Şu bir gerçek ki, Batı ülkeleri, geçmişte olduğu gibi, bugünde,"SEVR" anlaşmasının maddelerini somutlaştırmak için, yerli işbirlikçilerle işbirliği içindedirler. Maksatları da açık ve nettir. Türk varlığını, Anadolu'da bitirmek ve önlerindeki en büyük engel olan Türk milli devletini de tasfiye etmektir.
Diğer yandan, "Kopenhag Kriterleri"nde: ulusal azınlıklar, etnik, kültürel, dilsel ve dinsel kimliklerini, her türlü asimilasyon girişiminden, ayrı olarak, koruma ve geliştirme hakkına sahiptir ve dilsel ayrılığı olan etnik topluluklar, azınlık sayılacak, kendi dillerinde serbestçe eğitim öğretim ve yayın hakkına sahip olacaklardır." hükümleri, uygarlık donanımlarıdır.
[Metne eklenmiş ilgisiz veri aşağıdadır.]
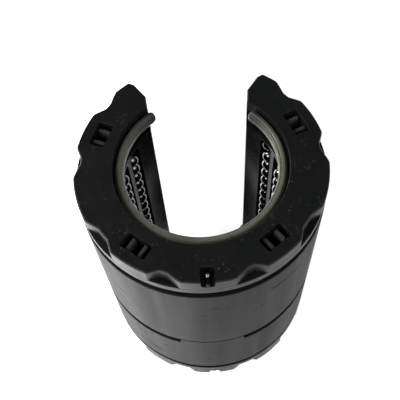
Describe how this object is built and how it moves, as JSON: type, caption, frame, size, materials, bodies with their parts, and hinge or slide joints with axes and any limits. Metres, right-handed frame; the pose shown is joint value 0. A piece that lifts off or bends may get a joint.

Ancak bu kavramlar kullanılarak, Türkiye Cumhuriyeti Devleti'ne, yüz sene önce dayatılan, SEVR sömürgeciliği, yeniden hayata geçirilmek isteniyor
Kürtler, Lozan'dan azınlık olarak çıkmadı. Malazgirt'ten, bu yana Türkler' le kardeş oldular, Kurtuluş Savaşı'nda, ülkelerinin kurtuluşu için birlikte çarpıştıklar. Kürtler kendilerini, hiçbir zaman azınlık saymadılar. Gel gör ki bugün Türkiye' yi bölmek ve parçalamak için, Alevi ve Kürt kökenli vatandaşlarımız, Batı ülkeleri, özellikle de AB tarafından, azınlık olarak gösterilmeye çalışılmaktadır.
Avrupa Birliği' nin, yeni bir "azınlık anlayışı" gündeme getirerek bir kez daha Türkiye`nin, hassas sinir uçlarına dokunmayı başardı. AB ilerleme Raporu`nda, Süryaniler, Kürtler, Aleviler, Çerkezler, azınlık` kapsamında dile getirilerek, Türkiye, Lozan' ı aşan dini, etnik ve dili azınlıkları kabul etmeye zorlanıyor. AB`nin, bu şekilde azınlık dayatması karşısında dikkatli adımlar atılmaz, ülkemizdeki taşeronları ile de etkin mücadele edilmezse, Türkiye`nin, bütünlüğüne zarar verebilir. Emperyalistlerin, istediği de bu değil midir?